The Arctic as we’ve always known it is gone. According to scientists, the Arctic is trending toward an ice-free state and shows no signs of returning to the “reliably frozen region of recent past decades.” And if you’re thinking this won’t really impact your life: think again. The melting Arctic impacts global climate stability, weather and the environment, as well as important industries like fishing and tourism.
In a report titled “Arctic shows no sign of returning to reliably frozen region of recent past decades,” the NOAA detailed how the region has undergone an abrupt change in the past few years. A decade ago, the Arctic was fairly stable despite global warming, but lately, it has destabilized to the point where it will likely never return to the frozen Arctic as we’ve known it.
“The rate of change is unprecedented in at least the last 1,500 years and probably going back even further than that. Not only are we seeing big changes, we’re seeing the pace of that change begin to increase,” said Jeremy Mathis, director of NOAA’s Arctic Program.
So what does this mean for the future? Of course, scientists can’t say for sure, but if trends continue, the melting permafrost could become “very very severe,” destroying current roads and buildings, according to the report. It will also release greenhouse gasses that have been trapped in ice for millennia. And the impact isn’t just in the future: right now we are seeing a runaway effect, where sunlight hits the expanded water, which retains more heat, which causes temperatures to heat even further. As a result, the Arctic growing season has lengthened, wildfires have plagued the area and plankton have flourished in the warmer waters.
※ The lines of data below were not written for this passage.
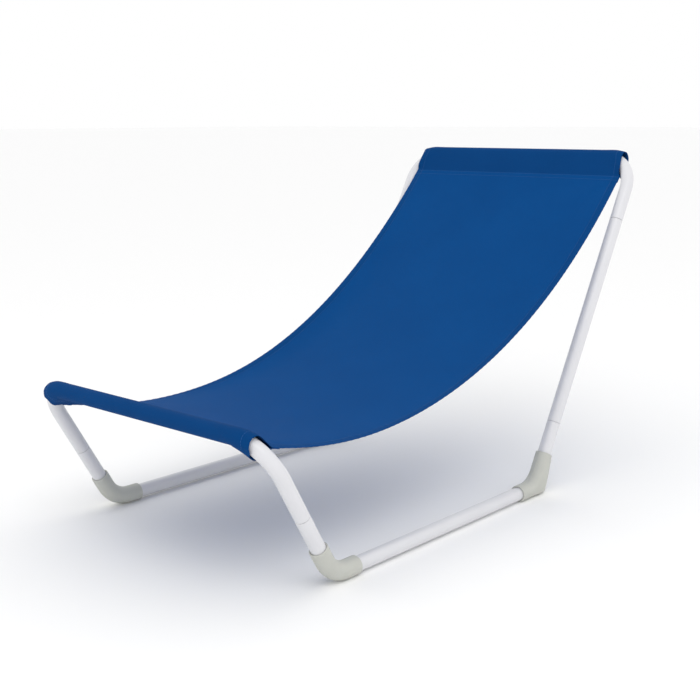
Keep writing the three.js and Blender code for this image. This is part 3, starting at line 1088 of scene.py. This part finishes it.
# %% [markdown]
# ## Blue woven cloth
# The sling is a plain weave of coarse polyester yarn. The pattern follows the cloth's own map in
# metres: lengthwise and crosswise yarns take turns on top, each a small rounded ridge, and the gaps
# between them are painted darker as shade. The two sets of yarn differ a little in colour, and long
# slubs run both ways. Where the cloth is double, at the loops and the hems, its colour is painted
# darker as shade for the light that two layers let through less.

# %% Finish of the cloth and the thread
YARN_PITCH = 0.62 * MM


def woven_blue():
    finish = Finish("woven_blue")
    weave = finish.wire("ShaderNodeUVMap", {"uv_map": "weave"})
    across = finish.wire("ShaderNodeSeparateXYZ", {}, {0: weave}, output="X")
    along = finish.wire("ShaderNodeSeparateXYZ", {}, {0: weave}, output="Y")
    warp = (across * (math.pi / YARN_PITCH)).sine()
    weft = (along * (math.pi / YARN_PITCH)).sine()
    warp_up = (warp * weft).above(0)
    warp_ridge = warp.size() * (0.55 + weft.size() * 0.45)
    weft_ridge = weft.size() * (0.55 + warp.size() * 0.45)
    height = warp_up * warp_ridge + (1 - warp_up) * weft_ridge
    long_slub = finish.noise(finish.stretched(weave, (1500, 26, 1)), 1, 2.0)
    cross_slub = finish.noise(finish.stretched(weave, (26, 1500, 1)), 1, 2.0)
    cloud = finish.noise(weave, 9, 3.0)
    shade = warp_up * 0.14 + (long_slub + cross_slub) * 0.3 + cloud * 0.4
    single = finish.mix(shade, paint(2, 66, 128), paint(8, 86, 156))
    # Colour where the cloth is double: painted shade for the light that two layers let through
    # less.
    double_shade = finish.mix(shade, paint(2, 60, 116), paint(10, 77, 142))
    layers = finish.attribute("layers")
    # Painted shade in the gaps between the yarns: the colour is mixed towards a dark blue where the
    # weave is low.
    gap_shade = (1 - height) * 0.5
    colour = finish.mix(gap_shade, finish.mix(layers, single, double_shade), paint(3, 30, 70))
    return finish.surface({
        "Base Color": colour,
        "Roughness": 0.74 + long_slub * 0.16,
        "Normal": finish.bump(height + long_slub * 0.4 + cross_slub * 0.4, 0.12 * MM, 0.8),
        "Sheen Weight": 0.015,
        "Sheen Roughness": 0.4,
        "Specular IOR Level": 0.05,
    })


def sewing_thread():
    finish = Finish("sewing_thread")
    place = finish.place()
    twist = finish.noise(finish.stretched(place, (2600, 900, 900)), 1, 1.0)
    return finish.surface({
        "Base Color": finish.mix(twist, paint(14, 66, 128), paint(36, 98, 168)),
        "Roughness": 0.45 + twist * 0.2,
        "Normal": finish.bump(twist, 0.05 * MM, 0.6),
    })


woven = woven_blue()
thread_finish = sewing_thread()
for piece in cloth.values():
    piece.data.materials.append(woven)
print("cloth finish nodes:", len(woven.node_tree.nodes))

# %% [markdown]
# ## Sewing the sling
# The lines for the stitches are taken from the cloth's faces: the hem lines are columns of the
# grid, and the seam lines cross it at a fixed distance from each seam, on the panel and on the
# allowance under it. Each length of cloth gets its own rows.

# %% Sew the rows
SEAM_ROWS = (2.2 * MM, 9.2 * MM)
STITCH_LIFT = 0.06 * MM
HEM_SHARE = 1 - (HEM_WIDTH - HEM_INSET) / HALF_WIDTH
HEM_COLUMNS = [int(np.argmin(np.abs(shares - side * HEM_SHARE))) for side in (1, -1)]
BORDER_COLUMNS = 3


def cross_line(length):
    """Line across the top face at a length along the cloth, without the last of each edge."""
    face = top_face + normals * STITCH_LIFT
    line = []
    for i in range(BORDER_COLUMNS, len(shares) - BORDER_COLUMNS):
        line.append([float(np.interp(length, row_length, face[i, :, k])) for k in range(3)])
    return line


def stitch_lines(first_row, last_row):
    lines = []
    for column in HEM_COLUMNS:
        upper = top_face[column] + normals[column] * STITCH_LIFT
        under = under_face[column] - normals[column] * STITCH_LIFT
        lines.append(upper[first_row:last_row + 1].tolist())
        low = max(first_row, LOOP_ROWS + 2)
        high = min(last_row, grid.shape[1] - LOOP_ROWS - 2)
        lines.append(under[low:high + 1].tolist())
    for row in SEAM_ROWS:
        for place in (seam_foot + row, ALLOWANCE - row, seam_head - row,
                      FLAT_LENGTH - ALLOWANCE + row):
            if row_length[first_row] < place < row_length[last_row]:
                lines.append(cross_line(place))
    return lines


def sew(name, lines):
    points, edges = [], []
    for line in lines:
        start = len(points)
        points += line
        edges += [(start + k, start + k + 1) for k in range(len(line) - 1)]
    mesh = bpy.data.meshes.new(name + "_rows")
    mesh.from_pydata(points, edges, [])
    rows = add_object(name + "_rows", mesh)
    modifier = rows.modifiers.new("stitches", "NODES")
    modifier.node_group = stitches
    values = {"Pitch": STITCH_PITCH, "Length": STITCH_LENGTH, "Thread radius": THREAD_RADIUS,
              "Thread": thread_finish}
    for item in stitches.interface.items_tree:
        if item.in_out == "INPUT" and item.name in values:
            modifier[item.identifier] = values[item.name]
    bpy.context.view_layer.update()
    result = rows.evaluated_get(bpy.context.evaluated_depsgraph_get())
    sewn = add_object(name, bpy.data.meshes.new_from_object(result))
    bpy.data.objects.remove(rows)
    return sewn


seams = {name: sew(name + "_stitches", stitch_lines(*rows)) for name, rows in cloth_cuts.items()}
bead_faces = BEAD_SIDES * BEAD_RINGS
print("stitches:", {n: len(o.data.polygons) // bead_faces for n, o in seams.items()})

# %% [markdown]
# ## What moves with what
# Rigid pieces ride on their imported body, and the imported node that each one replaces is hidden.
# The three lengths of cloth and their stitches keep the places they were built in, and the imported
# cloth nodes that they replace are hidden.

# %% Tie the pieces to the bodies
body_of_node = {n: b for b, ns in frame["record"]["behaviour"]["bodies"].items() for n in ns}
for node, piece in {**tubes, **elbows}.items():
    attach(piece, body_of_node[node])
    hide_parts(node)
    "moulded_grey" if node in elbows else "coated_tube"

# each length's two bodies, and where the stretch starts and ends as shares of the middle thread
blends = {
    "sling_front": ("base", "foot_bow", 0.36, 0.07),
    "sling_middle": ("base", "rear_post_left", 0.50, 0.72),
    "sling_back": ("rear_post_left", "head_bow", 0.84, 0.955),
}
stands_for = {"sling_front": ("sling", "foot_sleeve"), "sling_back": ("head_sleeve",)}
for name, (body_a, body_b, start, end) in blends.items():
    start_point = middle_thread.at(middle_thread.length * start)
    end_point = middle_thread.at(middle_thread.length * end)
    for piece in (cloth[name], seams[name]):
        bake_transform(piece)
    if name in stands_for:
        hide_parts(*stands_for[name])

# %% [markdown]
# ## Stage
# A plain pale floor and a bright, even sky of light, with one large soft lamp above and to the
# right to give the tubes and the cloth their form.

# %% Build the stage
FLOOR_SIZE = 120
FLOOR_GAP = 0.2 * MM
FLOOR_WHITE = (0.97, 0.97, 0.97, 1)
KEY_PLACE = (1.6, -1.2, 2.4)
KEY_TARGET = (0, 0, 0.2)
KEY_SIZE = (1.6, 1.6)
KEY_POWER = 14


def build_floor():
    half = FLOOR_SIZE / 2
    corners = [(-half, -half), (half, -half), (half, half), (-half, half)]
    mesh = bpy.data.meshes.new("floor")
    mesh.from_pydata([(x, y, -FLOOR_GAP) for x, y in corners], [], [(0, 1, 2, 3)])
    floor = add_object("floor", mesh)
    finish = Finish("pale_floor")
    floor.data.materials.append(finish.surface({
        "Base Color": FLOOR_WHITE, "Roughness": 0.9, "Specular IOR Level": 0.1}))


def soft_lamp(name, place, target, size, power):
    lamp = bpy.data.lights.new(name, "AREA")
    lamp.shape = "RECTANGLE"
    lamp.size, lamp.size_y = size
    lamp.energy = power
    holder = add_object(name, lamp)
    holder.location = place
    aim = Vector(target) - Vector(place)
    holder.rotation_euler = aim.to_track_quat("-Z", "Y").to_euler()


build_floor()
world = bpy.data.worlds.new("sky")
world.use_nodes = True
sky = world.node_tree.nodes["Background"]
sky.inputs["Color"].default_value = (1, 1, 1, 1)
sky.inputs["Strength"].default_value = 1.0
bpy.context.scene.world = world
soft_lamp("key", KEY_PLACE, KEY_TARGET, KEY_SIZE, KEY_POWER)
bpy.context.scene.view_settings.view_transform = "Standard"
print("stage ready")
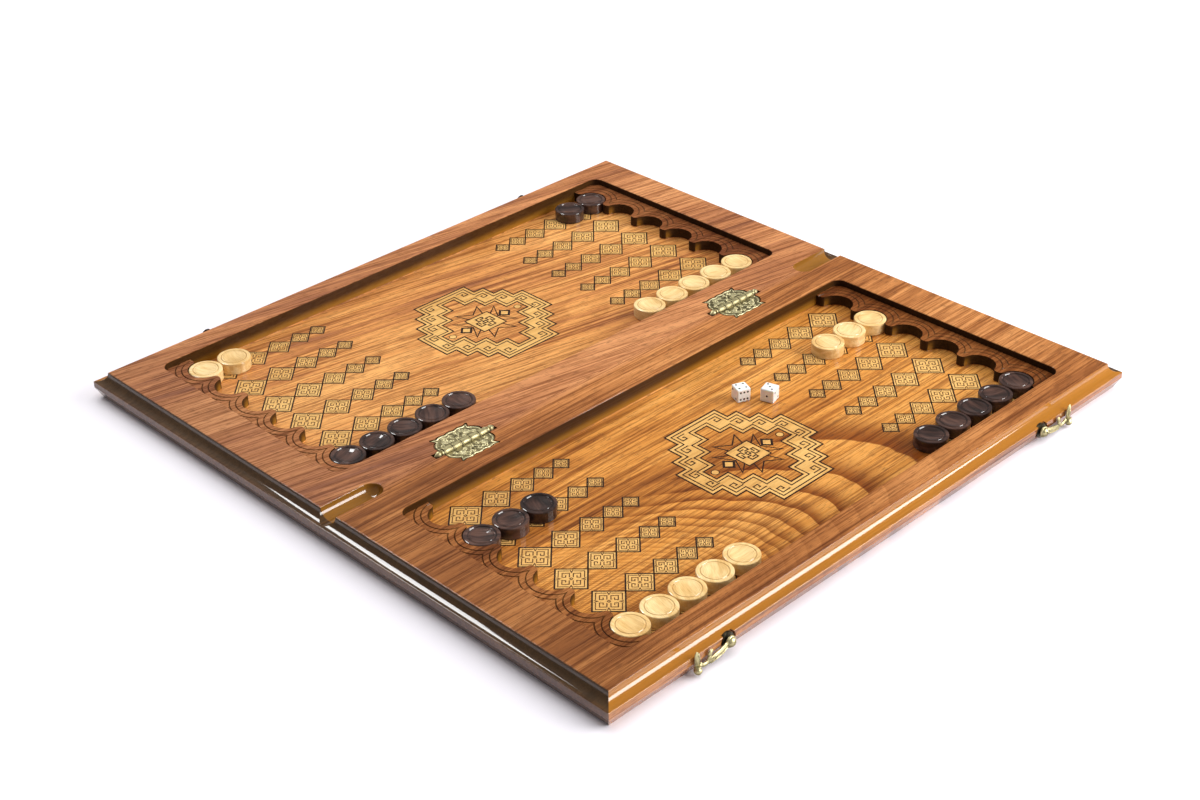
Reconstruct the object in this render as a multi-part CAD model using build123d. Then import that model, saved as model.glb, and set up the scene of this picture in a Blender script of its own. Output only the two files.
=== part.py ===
from build123d import *
import math
import os

# A folding backgammon case, opened flat, with its checkers, dice, hinges and hooks.
# Millimetres. X runs across the case, Y along the seam, Z up. The origin is on the
# table under the middle of the case. The left half is on the -X side.

# ---- Case ----
CASE_WIDTH = 600.0            # opened, between the two long outer rims
CASE_LENGTH = 600.0           # along the seam, between the two end rims
CASE_THICKNESS = 23.0         # one half, table to top face
SEAM_GAP = 0.3                # between the two halves, opened
FOLD_GAP = 0.3                # between the two top faces, closed

# ---- Edge profile of the outer sides ----
RIM_REACH = 10.0              # rim beyond the edge of the top face
COVE_RADIUS = 7.3
ARRIS_RADIUS = 0.9            # rounding where the top face meets the cove
RIM_ARRIS = 0.6
RIM_FACE_HEIGHT = 5.8         # upright part of the rim
BEVEL_INSET = 4.5             # underside of the rim

# ---- Recess ----
OUTER_RAIL = 21.0             # top face beside the recess, long outer side
SEAM_RAIL = 36.0              # top face beside the recess, seam side
END_RAIL = 35.6               # top face beside the recess, short ends
RECESS_CORNER = 9.0
RECESS_DEPTH = 16.0
LEDGE_DEPTH = 6.0             # ledge with the checker nests, below the top face
EDGE_BREAK = 0.5              # small bevel on the upper edges of the recess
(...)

Scientists also believe that the changing Arctic is causing more extreme weather in North America, like the drought in California. All of this should be cause for serious concern because the melting Arctic is one of those signs that climate change is already completely changing the planet as we know it. In fact, scientists have coined a new term for the phenomenon: New Arctic. From here out, we will know the Arctic of the past as the Old Arctic while we reckon with the changes wrought by the New one.